Who could forget, for instance, the 2006 stunt pulled by Dutch brewer Bavaria, which handed out thousands of pairs of Bavaria-branded bright-orange lederhosen to fans of the Dutch national team? FIFA, defending exclusive beer sponsor Anheuser-Busch’s turf, ordered fans to remove the lederhosen before entering the stadium, and many went on to cheer for their team in their underwear.

The story naturally generated global PR buzz for Bavaria and also cast A-B as a villain.

After the episode, FIFA now bans “commercially-branded clothing or accessories which are mass-distributed prior to the matches by commercial entities clearly targeting FIFA World Cup fans.”

The 2006 tournament also saw its official sponsor airline, Emirates, ambushed by hometown airline Lufthansa, whic painted soccer-ball patterns on the nose of its planes, leaving many travelers with the false impression that the German carrier was a World Cup backer.

This year, however, FIFA’s lawyers struck quickly to prevent South African airline Kulula from touting itself as the “Unofficial National Carrier of the You-Know-What.”

The airline’s Twitter feed didn’t take to the news kindly: “Oh dear, letter from FIFA’s lawyers says we broke their trademark of the use of ‘South Africa’ and think our non-WC ad was about soccer. ... Even the use of our national flag was an issue.
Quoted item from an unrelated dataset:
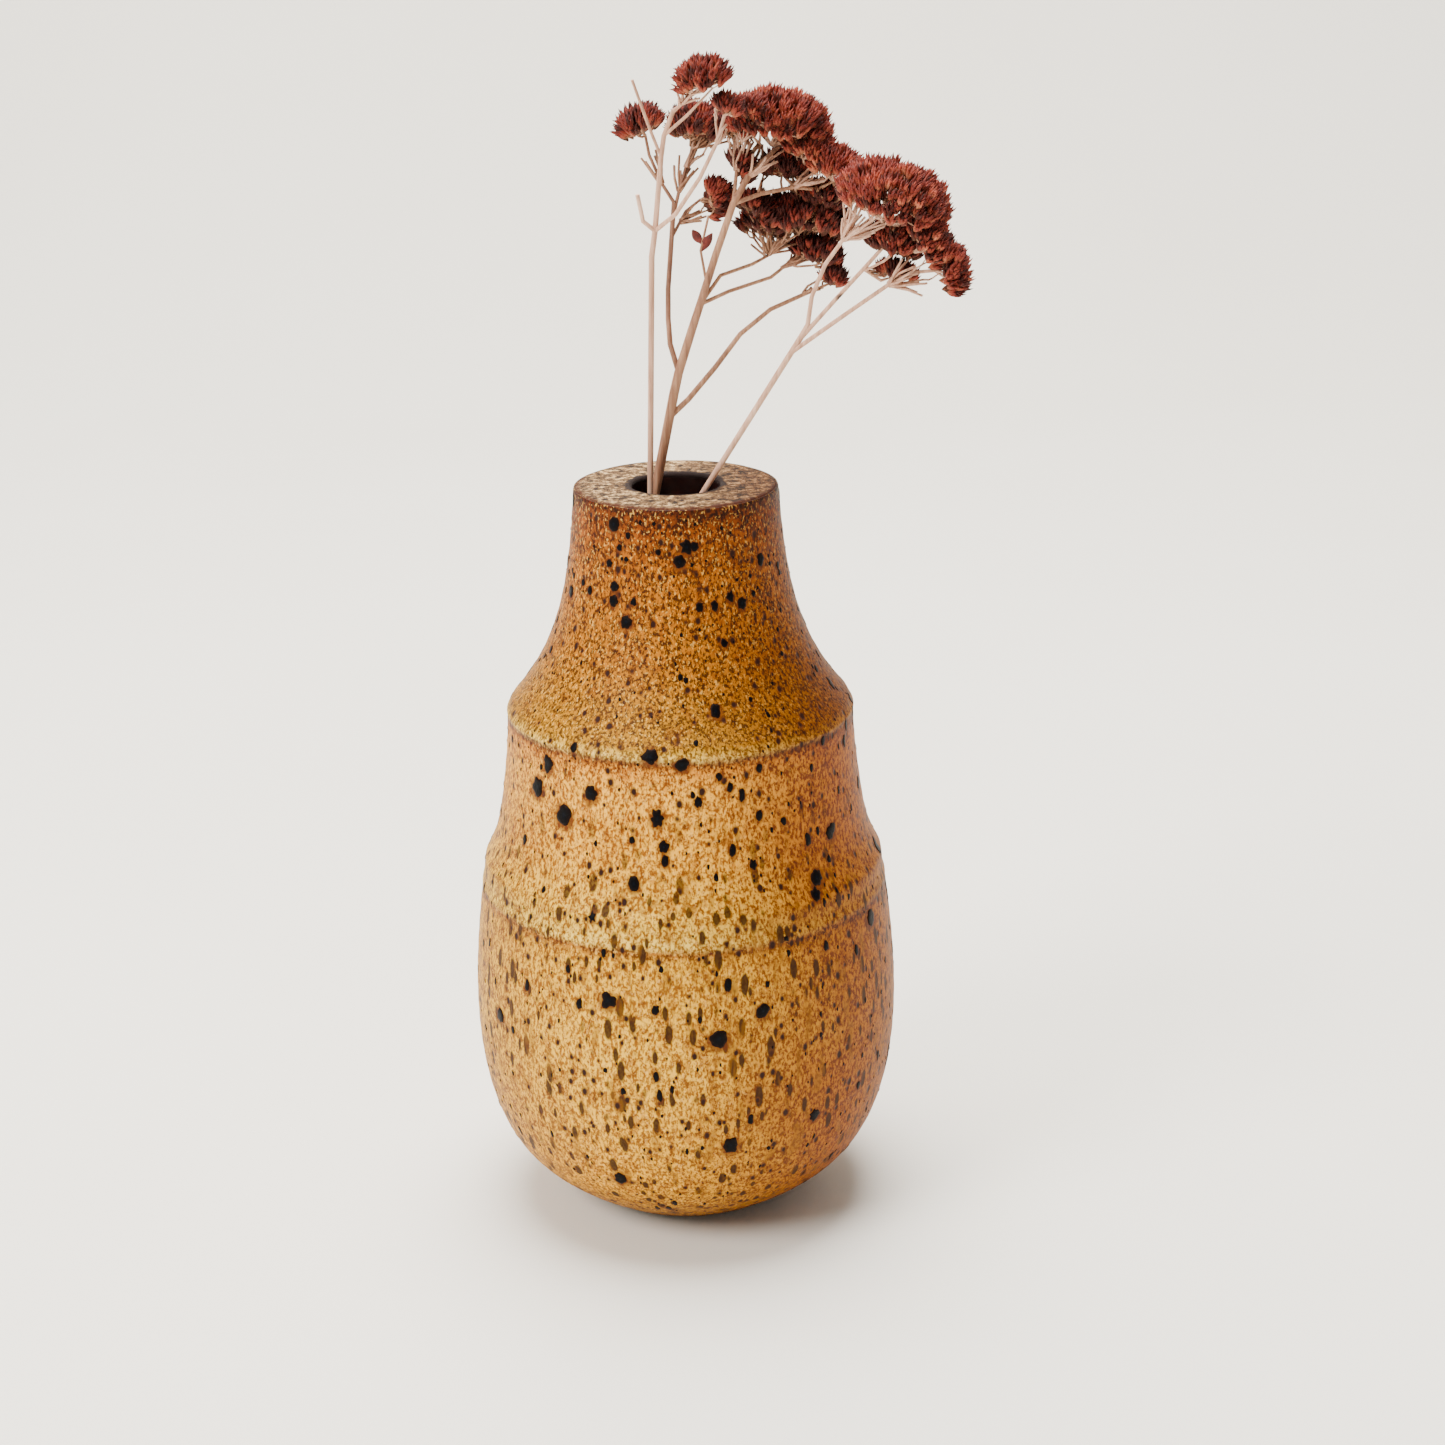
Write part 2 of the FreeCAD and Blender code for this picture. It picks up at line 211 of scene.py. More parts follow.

It’s absolutely outrageous. We’ve signed over our country, its symbols and our economy to one [FIFA President] Sepp Blatter. Nasty.”

Not all cases are clear-cut ambushes of official sponsors. While Adidas is the games’ official licensee, it has to contend with rivals such as Nike and Puma that sponsor many of the individual teams and players, and run soccer ads (that don’t specifically allude to the World Cup) in heavy rotation, all the while telling investors how crucial the World Cup and its massive is to their business plans.

“As the official partner of the 2010 FIFA World Cup... Adidas will be the most visible brand in South Africa and is extremely well positioned to maintain its footing as the world’s most popular soccer brand,” a spokeswoman said in a statement.